• Given instruction: Lines containing the word "three" are to be located and copied.

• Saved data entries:
○ ○ ○

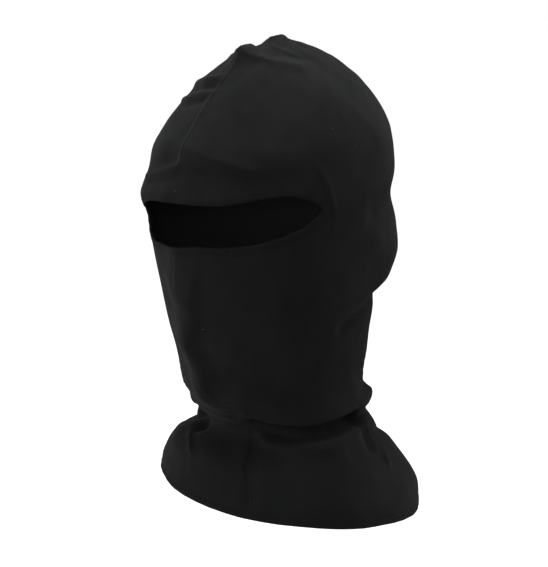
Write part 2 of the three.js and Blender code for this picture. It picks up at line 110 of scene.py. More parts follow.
# turn, level, band: the opening's edge, from its left corner over the brow and back
EYE_EDGE = np.array([
    (1.00, -0.25, 0.36), (0.95, -0.43, 0.54), (0.80, -0.58, 0.66), (0.61, -0.56, 0.76),
    (0.35, -0.44, 0.97), (0.08, -0.43, 1.00), (-0.13, -0.39, 0.90), (-0.31, -0.26, 0.72),
    (-0.46, -0.08, 0.50), (-0.54, 0.14, 0.36), (-0.52, 0.38, 0.28), (-0.40, 0.54, 0.27),
    (-0.18, 0.56, 0.27), (0.07, 0.49, 0.27), (0.37, 0.42, 0.27), (0.59, 0.33, 0.27),
    (0.77, 0.18, 0.28), (0.91, 0.01, 0.30),
])

# name, rise, spread, path of (angle, level): soft folds, ridges and hollows of the worn form
FORM_FOLDS = (
    ("front peak", 6.4, 7.8, ((0, 0.045), (0, 0.070))),
    ("top peak", 5.0, 6.3, ((0, 0.001), (0, 0.007))),
    ("crown pleat", 1.8, 4.8, ((-50, 0.070), (24, 0.063), (68, 0.100))),
    ("crown pleat hollow", -1.2, 4.8, ((0, 0.030), (60, 0.050), (85, 0.070))),
    ("upper pucker", 1.8, 4.2, ((-50, 0.210), (-5, 0.160))),
    ("upper pucker hollow", -1.8, 4.2, ((-44, 0.245), (-5, 0.195))),
    ("lower pucker", 1.6, 4.2, ((-36, 0.280), (-5, 0.225))),
    ("lower pucker hollow", -1.6, 4.2, ((-38, 0.317), (-6, 0.257))),
    ("brow fullness", 1.4, 10.2, ((-45, 0.535), (0, 0.465), (30, 0.480), (60, 0.520))),
    ("brow tuck", -0.3, 4.8, ((-18, 0.620), (8, 0.567), (22, 0.556), (40, 0.585), (60, 0.606))),
    ("face ridge", 3.2, 12.0, ((-2, 1.00), (-6, 1.20), (-8, 1.43), (-7, 1.62), (-2, 1.83), (-3, 2.25))),
    ("ear hollow", -3.0, 12.0, ((155, 0.79), (132, 0.81), (105, 0.84))),
    ("nape fullness", 1.8, 13.2, ((155, 1.12), (125, 1.15))),
    ("nape crease", -2.6, 6.0, ((135, 1.42), (112, 1.45), (99, 1.49), (90, 1.55))),
    ("nape crease right", -2.2, 6.0, ((-140, 1.44), (-115, 1.47), (-96, 1.52))),
    ("roll hollow", -1.6, 8.1, ((126, 1.98), (93, 1.98), (63, 2.00), (30, 2.30))),
    ("roll", 2.6, 6.0, ((140, 2.55), (103, 2.56), (70, 2.68), (40, 2.72), (5, 2.72), (-25, 2.74))),
    ("roll right", 3.4, 7.2, ((-150, 2.55), (-110, 2.52), (-70, 2.62), (-42, 2.72))),
    ("pocket", -7.6, 6.8, ((24, 2.84), (36, 2.94), (55, 2.98), (75, 2.97), (92, 2.90), (108, 2.82))),
    ("pocket lip", 2.8, 4.5, ((20, 2.96), (30, 3.10), (42, 3.15), (72, 3.15), (88, 3.12), (118, 3.02))),
    ("chin notch", -9.0, 6.0, ((-46, 3.02), (-34, 3.05), (-25, 3.12))),
    ("right pull", -5.6, 7.5, ((-50, 3.17), (-70, 3.19), (-95, 3.12), (-130, 2.95))),
    ("shoulder hollow", -3.6, 9.0, ((124, 3.17), (140, 3.22), (165, 3.20))),
    ("side crease", 2.2, 4.2, ((123, 2.97), (118, 3.21), (116, 3.39))),
    ("side hollow", -2.2, 4.8, ((112, 3.02), (108, 3.24))),
    ("skirt dip", -1.4, 5.4, ((14, 2.65), (24, 3.09), (28, 3.44), (27, 3.90))),
)

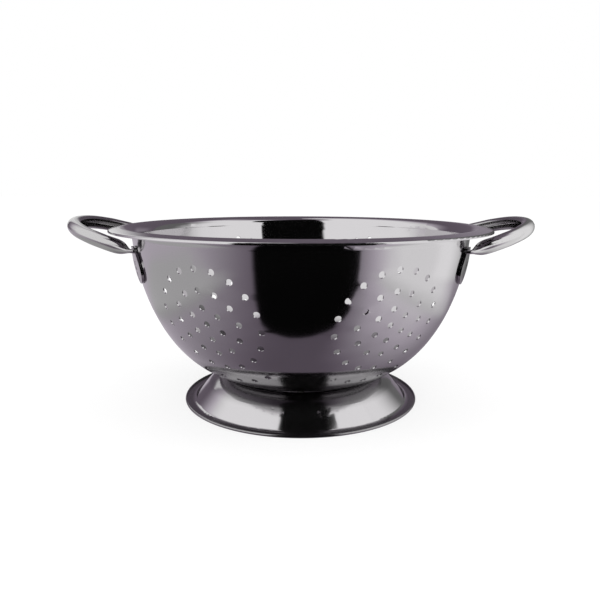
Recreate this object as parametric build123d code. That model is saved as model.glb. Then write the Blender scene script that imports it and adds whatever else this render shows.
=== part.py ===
import math
import os

from build123d import *

# Sheet metal
bowl_sheet = 0.7
foot_sheet = 0.8
handle_sheet = 0.8

# Bowl: outside wall is a superellipse turned about Z
wall_radius = 115.1
wall_top = 120.75
bowl_depth = 106.4
wall_height_power = 1.67
wall_round_power = 3.36
base_flat_radius = 30.0
wall_points = 18

# Rim: the wall rolls outward into a sloping flange with a turned-down lip
rim_radius = 130.0
rim_start_height = 116.5
rim_rise = 3.4
rim_bend = 6.5
flange_slope = 8.7
lip_drop = 0.9
lip_bend = 0.6

# Drain holes: round medallions, each punched along one slanting direction
hole_diameter = 4.0
ring_radii = (0.0, 10.7, 21.4, 33.8)
holes_per_ring_step = 6
medallion_count = 6
medallion_height = 72.3
medallion_start = -0.8
medallion_turn = 2.0
punch_tilt = 24.4
lower_arc_radius = 48.9
lower_arc_side_holes = 2
lower_arc_spacing = 14.2
punch_back = 30.0
punch_front = 10.0

# Foot ring: weld collar, domed shoulder, straight flare, flat flange and curled edge
foot_radius = 83.5
edge_curl_radius = 1.0
collar_inner_radius = 46.0
collar_outer_radius = 53.5
collar_bend = 2.0
shoulder_drop_angle = 10.0
shoulder_bend = 20.0
flare_angle = 48.5
flare_foot_radius = 76.3
flare_bend = 3.0

# Handles: hollow strap loop, open on its inner side, with a leaf at each end
loop_tip_reach = 154.6
loop_start_reach = 110.8
loop_half_width = 46.3
loop_power = 2.3
loop_half_height = 4.75
loop_half_depth = 4.6
loop_lean = 7.5
loop_tip_height = 124.9
loop_angles = (86, 80, 72, 62, 50, 37, 24, 12)
mouth_half_height = 3.0
mouth_half_depth = 2.6
root_azimuth = 24.5
root_height = 109.9
root_half_thickness = 1.3
root_end_half_thickness = 2.2
root_half_width = 5.2
root_flat_length = 2.6
swell_length = 9.0
cavity_end_half_height = 0.8
leaf_half_width = 10.0
leaf_neck_half_width = 5.8
leaf_top = 112.5
leaf_widest_height = 99.0
leaf_shell_margin = 3.0

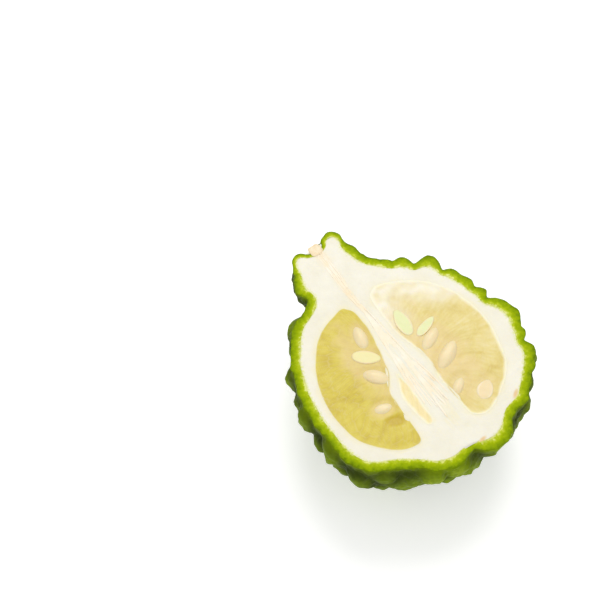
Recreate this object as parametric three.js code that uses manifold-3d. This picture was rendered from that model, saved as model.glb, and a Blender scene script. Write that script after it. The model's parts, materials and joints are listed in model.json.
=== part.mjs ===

○ ○ ○

• Answer below:
Write part 2 of the three.js and Blender code for this picture. It picks up at line 110 of scene.py. More parts follow.
Recreate this object as parametric three.js code that uses manifold-3d. This picture was rendered from that model, saved as model.glb, and a Blender scene script. Write that script after it. The model's parts, materials and joints are listed in model.json.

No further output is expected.